#### STATED TASK
Quote exactly the lines from the line containing "base_plate();" to the line containing "obj.matrix_world = world", both lines included, please, and nothing more.

#### GIVEN INFORMATION

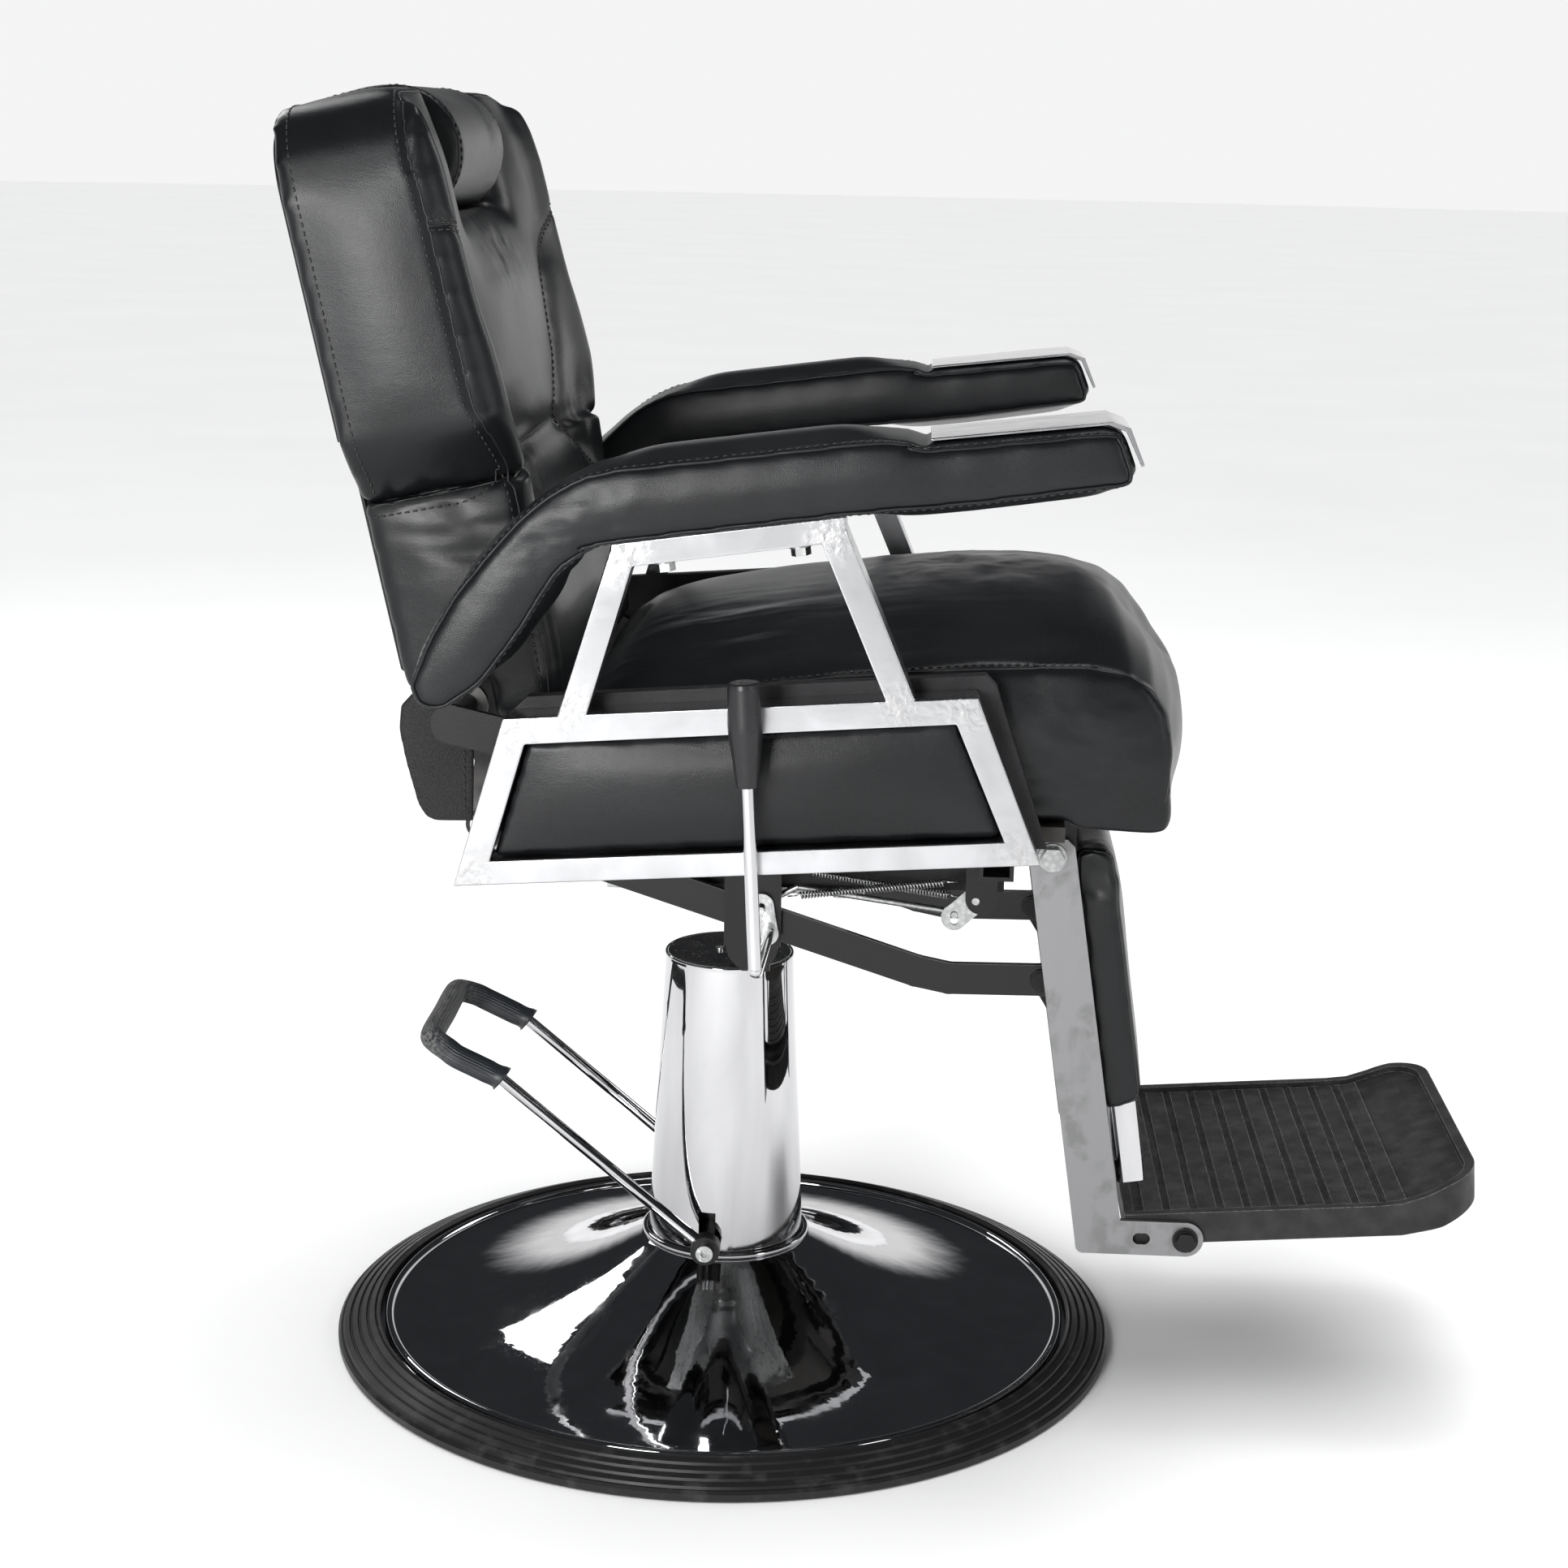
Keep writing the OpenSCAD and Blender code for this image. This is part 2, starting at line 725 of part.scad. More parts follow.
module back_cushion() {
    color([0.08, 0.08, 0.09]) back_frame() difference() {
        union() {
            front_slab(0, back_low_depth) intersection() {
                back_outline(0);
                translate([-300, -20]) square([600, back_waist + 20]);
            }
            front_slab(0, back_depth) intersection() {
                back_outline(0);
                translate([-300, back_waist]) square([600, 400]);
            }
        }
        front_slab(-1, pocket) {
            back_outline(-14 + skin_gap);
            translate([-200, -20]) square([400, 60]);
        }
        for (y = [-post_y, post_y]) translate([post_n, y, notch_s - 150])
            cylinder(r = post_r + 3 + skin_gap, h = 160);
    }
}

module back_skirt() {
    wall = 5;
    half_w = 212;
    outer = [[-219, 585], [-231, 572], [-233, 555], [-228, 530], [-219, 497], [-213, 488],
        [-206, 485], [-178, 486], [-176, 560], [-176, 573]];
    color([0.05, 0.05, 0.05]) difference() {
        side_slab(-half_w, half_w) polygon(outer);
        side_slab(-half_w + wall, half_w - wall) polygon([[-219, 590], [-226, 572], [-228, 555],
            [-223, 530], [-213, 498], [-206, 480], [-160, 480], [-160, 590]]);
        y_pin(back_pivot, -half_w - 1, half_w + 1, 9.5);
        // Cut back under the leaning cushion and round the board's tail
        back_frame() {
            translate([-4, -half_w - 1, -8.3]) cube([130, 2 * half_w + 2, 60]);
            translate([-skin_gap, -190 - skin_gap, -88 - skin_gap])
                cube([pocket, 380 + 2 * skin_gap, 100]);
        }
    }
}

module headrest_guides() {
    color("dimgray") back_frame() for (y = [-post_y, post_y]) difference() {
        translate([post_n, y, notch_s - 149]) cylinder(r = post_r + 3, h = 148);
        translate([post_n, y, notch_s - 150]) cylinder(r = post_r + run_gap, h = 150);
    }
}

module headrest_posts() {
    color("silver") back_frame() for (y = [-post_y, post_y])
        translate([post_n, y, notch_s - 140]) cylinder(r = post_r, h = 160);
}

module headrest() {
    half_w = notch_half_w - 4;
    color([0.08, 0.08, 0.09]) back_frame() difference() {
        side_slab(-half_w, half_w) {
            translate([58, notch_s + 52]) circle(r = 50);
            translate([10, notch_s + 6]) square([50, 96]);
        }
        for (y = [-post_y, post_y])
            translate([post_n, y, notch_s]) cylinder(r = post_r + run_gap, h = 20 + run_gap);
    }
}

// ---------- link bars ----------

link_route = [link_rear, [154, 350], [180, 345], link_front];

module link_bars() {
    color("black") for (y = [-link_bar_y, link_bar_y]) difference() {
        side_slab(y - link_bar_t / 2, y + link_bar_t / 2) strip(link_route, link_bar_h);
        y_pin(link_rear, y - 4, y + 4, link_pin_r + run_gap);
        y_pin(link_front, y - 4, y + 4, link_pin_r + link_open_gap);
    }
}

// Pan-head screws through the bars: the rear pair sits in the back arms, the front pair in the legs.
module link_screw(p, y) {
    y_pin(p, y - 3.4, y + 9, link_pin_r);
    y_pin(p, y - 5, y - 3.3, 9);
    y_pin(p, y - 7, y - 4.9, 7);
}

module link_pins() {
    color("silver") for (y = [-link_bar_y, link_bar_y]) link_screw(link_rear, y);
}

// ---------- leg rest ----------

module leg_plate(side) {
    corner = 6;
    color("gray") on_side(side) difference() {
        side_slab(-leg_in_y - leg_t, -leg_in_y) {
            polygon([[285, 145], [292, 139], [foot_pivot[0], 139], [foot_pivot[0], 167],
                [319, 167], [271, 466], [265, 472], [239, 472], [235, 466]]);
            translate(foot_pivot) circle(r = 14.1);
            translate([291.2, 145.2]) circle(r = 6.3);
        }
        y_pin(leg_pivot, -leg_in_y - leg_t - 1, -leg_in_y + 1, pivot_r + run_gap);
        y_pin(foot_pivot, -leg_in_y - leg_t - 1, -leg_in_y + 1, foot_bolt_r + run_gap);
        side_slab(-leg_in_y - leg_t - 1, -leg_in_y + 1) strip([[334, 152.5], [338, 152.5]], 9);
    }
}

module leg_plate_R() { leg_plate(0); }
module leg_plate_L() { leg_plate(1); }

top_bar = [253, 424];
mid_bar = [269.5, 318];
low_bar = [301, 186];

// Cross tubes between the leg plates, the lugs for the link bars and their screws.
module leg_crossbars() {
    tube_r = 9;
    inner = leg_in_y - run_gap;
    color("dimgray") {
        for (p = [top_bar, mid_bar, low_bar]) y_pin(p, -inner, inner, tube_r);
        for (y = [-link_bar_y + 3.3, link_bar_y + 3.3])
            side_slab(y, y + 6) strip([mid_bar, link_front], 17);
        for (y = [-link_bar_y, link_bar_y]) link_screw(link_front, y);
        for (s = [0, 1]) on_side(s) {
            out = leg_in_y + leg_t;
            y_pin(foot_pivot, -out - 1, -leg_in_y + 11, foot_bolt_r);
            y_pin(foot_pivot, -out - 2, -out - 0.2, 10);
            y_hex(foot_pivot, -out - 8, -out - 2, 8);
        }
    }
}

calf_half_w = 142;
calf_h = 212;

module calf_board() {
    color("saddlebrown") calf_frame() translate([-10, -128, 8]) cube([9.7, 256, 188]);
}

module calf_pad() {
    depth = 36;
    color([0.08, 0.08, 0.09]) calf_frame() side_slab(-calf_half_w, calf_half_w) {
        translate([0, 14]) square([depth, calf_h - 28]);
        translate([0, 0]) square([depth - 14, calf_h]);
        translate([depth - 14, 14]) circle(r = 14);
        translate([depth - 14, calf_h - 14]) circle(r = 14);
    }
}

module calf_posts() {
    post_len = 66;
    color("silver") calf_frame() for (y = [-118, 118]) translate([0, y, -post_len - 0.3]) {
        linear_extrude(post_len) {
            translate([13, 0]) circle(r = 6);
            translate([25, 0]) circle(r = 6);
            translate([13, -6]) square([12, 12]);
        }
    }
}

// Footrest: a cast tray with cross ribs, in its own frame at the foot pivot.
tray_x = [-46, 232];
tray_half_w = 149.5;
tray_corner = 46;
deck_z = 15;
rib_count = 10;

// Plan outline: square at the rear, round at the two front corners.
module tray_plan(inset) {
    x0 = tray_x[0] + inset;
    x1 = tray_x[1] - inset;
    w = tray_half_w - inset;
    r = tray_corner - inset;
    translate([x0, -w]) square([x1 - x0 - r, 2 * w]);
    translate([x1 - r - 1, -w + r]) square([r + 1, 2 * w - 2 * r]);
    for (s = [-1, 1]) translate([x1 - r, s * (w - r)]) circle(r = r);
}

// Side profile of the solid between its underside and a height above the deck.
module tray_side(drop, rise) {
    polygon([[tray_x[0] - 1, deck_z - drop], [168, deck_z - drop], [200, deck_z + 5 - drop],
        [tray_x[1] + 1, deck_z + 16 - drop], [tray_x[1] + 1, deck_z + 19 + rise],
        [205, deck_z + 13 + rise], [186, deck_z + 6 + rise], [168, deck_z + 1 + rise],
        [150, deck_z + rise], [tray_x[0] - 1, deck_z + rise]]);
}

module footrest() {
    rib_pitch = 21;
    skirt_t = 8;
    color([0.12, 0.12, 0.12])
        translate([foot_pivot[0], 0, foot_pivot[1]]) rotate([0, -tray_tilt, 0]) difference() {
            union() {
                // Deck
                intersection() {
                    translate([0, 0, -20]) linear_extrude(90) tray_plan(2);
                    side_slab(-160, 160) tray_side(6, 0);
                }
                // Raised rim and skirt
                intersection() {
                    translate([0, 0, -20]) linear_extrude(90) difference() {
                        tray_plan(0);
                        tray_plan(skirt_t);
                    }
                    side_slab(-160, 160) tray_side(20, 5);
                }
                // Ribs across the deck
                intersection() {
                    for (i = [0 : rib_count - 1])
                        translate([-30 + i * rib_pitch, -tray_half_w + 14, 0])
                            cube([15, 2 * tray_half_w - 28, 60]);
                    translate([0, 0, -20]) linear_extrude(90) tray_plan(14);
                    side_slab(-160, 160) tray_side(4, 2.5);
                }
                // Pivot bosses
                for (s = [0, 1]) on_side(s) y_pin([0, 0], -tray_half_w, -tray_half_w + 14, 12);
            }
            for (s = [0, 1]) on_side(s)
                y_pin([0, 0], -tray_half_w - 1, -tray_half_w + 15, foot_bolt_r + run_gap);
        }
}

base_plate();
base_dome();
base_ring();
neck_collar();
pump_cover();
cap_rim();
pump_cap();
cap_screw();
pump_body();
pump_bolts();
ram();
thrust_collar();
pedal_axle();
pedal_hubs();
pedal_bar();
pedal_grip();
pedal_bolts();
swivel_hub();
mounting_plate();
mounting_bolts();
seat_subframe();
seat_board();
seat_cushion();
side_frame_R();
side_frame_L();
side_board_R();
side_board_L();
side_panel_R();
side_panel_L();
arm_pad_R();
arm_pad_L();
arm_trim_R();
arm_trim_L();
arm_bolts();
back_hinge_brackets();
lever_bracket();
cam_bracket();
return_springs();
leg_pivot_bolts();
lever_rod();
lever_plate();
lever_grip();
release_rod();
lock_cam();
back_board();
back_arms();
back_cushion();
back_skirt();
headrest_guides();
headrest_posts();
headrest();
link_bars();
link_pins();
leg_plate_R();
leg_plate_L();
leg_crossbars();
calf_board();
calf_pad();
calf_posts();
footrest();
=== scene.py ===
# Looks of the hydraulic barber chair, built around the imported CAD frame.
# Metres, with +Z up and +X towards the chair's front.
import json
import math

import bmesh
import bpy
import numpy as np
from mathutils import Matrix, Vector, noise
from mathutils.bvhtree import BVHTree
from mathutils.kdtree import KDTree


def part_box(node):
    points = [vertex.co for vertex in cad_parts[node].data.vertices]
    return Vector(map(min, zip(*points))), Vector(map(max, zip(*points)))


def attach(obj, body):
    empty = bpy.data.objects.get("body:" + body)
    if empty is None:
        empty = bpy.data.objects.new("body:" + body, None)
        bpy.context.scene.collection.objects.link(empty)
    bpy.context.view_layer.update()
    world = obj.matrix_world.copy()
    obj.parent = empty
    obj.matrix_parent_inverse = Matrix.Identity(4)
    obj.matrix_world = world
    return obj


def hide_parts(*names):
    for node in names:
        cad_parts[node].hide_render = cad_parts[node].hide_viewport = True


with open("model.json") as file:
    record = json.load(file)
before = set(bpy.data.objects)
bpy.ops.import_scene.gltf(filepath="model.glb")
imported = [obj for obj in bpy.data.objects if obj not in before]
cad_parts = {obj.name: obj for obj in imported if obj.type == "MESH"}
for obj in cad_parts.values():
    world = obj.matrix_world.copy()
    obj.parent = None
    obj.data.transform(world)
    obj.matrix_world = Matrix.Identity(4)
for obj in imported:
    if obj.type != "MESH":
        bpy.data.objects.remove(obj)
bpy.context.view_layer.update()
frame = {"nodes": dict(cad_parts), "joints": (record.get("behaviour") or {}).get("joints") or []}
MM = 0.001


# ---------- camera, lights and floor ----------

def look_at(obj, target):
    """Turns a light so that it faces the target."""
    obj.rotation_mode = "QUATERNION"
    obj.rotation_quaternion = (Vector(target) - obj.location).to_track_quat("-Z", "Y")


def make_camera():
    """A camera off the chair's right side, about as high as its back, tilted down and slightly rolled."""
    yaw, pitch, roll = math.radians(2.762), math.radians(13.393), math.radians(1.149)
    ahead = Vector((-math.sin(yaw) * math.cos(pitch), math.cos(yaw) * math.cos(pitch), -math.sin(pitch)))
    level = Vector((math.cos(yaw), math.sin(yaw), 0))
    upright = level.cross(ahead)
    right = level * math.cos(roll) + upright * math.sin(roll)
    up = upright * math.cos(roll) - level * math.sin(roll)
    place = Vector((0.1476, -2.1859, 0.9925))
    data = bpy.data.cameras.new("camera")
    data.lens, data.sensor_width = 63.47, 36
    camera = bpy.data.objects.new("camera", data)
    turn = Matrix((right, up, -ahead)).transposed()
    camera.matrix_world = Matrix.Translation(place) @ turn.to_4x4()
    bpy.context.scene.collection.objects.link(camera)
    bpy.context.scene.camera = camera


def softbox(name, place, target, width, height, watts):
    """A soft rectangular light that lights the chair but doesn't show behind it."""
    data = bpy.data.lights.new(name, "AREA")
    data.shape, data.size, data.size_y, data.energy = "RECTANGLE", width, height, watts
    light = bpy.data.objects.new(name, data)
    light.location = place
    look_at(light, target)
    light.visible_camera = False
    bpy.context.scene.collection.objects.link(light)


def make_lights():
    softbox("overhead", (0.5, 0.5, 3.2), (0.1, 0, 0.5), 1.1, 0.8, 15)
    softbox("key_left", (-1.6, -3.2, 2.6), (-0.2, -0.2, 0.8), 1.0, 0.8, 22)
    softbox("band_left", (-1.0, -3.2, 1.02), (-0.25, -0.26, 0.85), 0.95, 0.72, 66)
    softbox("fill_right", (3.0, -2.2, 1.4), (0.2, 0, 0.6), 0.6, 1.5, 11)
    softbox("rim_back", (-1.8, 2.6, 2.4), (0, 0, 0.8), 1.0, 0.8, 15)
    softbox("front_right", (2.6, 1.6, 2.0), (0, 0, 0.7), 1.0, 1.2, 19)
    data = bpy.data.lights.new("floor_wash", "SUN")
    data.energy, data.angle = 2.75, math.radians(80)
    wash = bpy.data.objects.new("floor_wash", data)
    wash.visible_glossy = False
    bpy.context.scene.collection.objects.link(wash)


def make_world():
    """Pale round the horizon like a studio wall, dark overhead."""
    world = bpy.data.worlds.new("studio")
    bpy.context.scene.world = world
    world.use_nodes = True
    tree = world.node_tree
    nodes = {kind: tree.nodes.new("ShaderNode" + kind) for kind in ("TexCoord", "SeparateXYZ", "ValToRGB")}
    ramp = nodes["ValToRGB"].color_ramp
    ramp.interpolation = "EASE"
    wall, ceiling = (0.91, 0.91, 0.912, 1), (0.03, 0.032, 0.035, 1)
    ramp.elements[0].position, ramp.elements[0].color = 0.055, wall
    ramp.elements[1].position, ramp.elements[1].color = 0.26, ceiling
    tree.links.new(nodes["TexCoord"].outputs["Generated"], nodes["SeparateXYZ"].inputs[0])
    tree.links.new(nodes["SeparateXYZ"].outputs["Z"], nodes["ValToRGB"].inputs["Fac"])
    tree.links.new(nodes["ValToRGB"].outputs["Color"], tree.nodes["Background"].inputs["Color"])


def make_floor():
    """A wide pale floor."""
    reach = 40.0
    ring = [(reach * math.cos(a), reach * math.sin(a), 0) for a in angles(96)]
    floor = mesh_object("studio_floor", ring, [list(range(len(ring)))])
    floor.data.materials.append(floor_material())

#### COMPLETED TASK
base_plate();
base_dome();
base_ring();
neck_collar();
pump_cover();
cap_rim();
pump_cap();
cap_screw();
pump_body();
pump_bolts();
ram();
thrust_collar();
pedal_axle();
pedal_hubs();
pedal_bar();
pedal_grip();
pedal_bolts();
swivel_hub();
mounting_plate();
mounting_bolts();
seat_subframe();
seat_board();
seat_cushion();
side_frame_R();
side_frame_L();
side_board_R();
side_board_L();
side_panel_R();
side_panel_L();
arm_pad_R();
arm_pad_L();
arm_trim_R();
arm_trim_L();
arm_bolts();
back_hinge_brackets();
lever_bracket();
cam_bracket();
return_springs();
leg_pivot_bolts();
lever_rod();
lever_plate();
lever_grip();
release_rod();
lock_cam();
back_board();
back_arms();
back_cushion();
back_skirt();
headrest_guides();
headrest_posts();
headrest();
link_bars();
link_pins();
leg_plate_R();
leg_plate_L();
leg_crossbars();
calf_board();
calf_pad();
calf_posts();
footrest();
=== scene.py ===
# Looks of the hydraulic barber chair, built around the imported CAD frame.
# Metres, with +Z up and +X towards the chair's front.
import json
import math

import bmesh
import bpy
import numpy as np
from mathutils import Matrix, Vector, noise
from mathutils.bvhtree import BVHTree
from mathutils.kdtree import KDTree


def part_box(node):
    points = [vertex.co for vertex in cad_parts[node].data.vertices]
    return Vector(map(min, zip(*points))), Vector(map(max, zip(*points)))


def attach(obj, body):
    empty = bpy.data.objects.get("body:" + body)
    if empty is None:
        empty = bpy.data.objects.new("body:" + body, None)
        bpy.context.scene.collection.objects.link(empty)
    bpy.context.view_layer.update()
    world = obj.matrix_world.copy()
    obj.parent = empty
    obj.matrix_parent_inverse = Matrix.Identity(4)
    obj.matrix_world = world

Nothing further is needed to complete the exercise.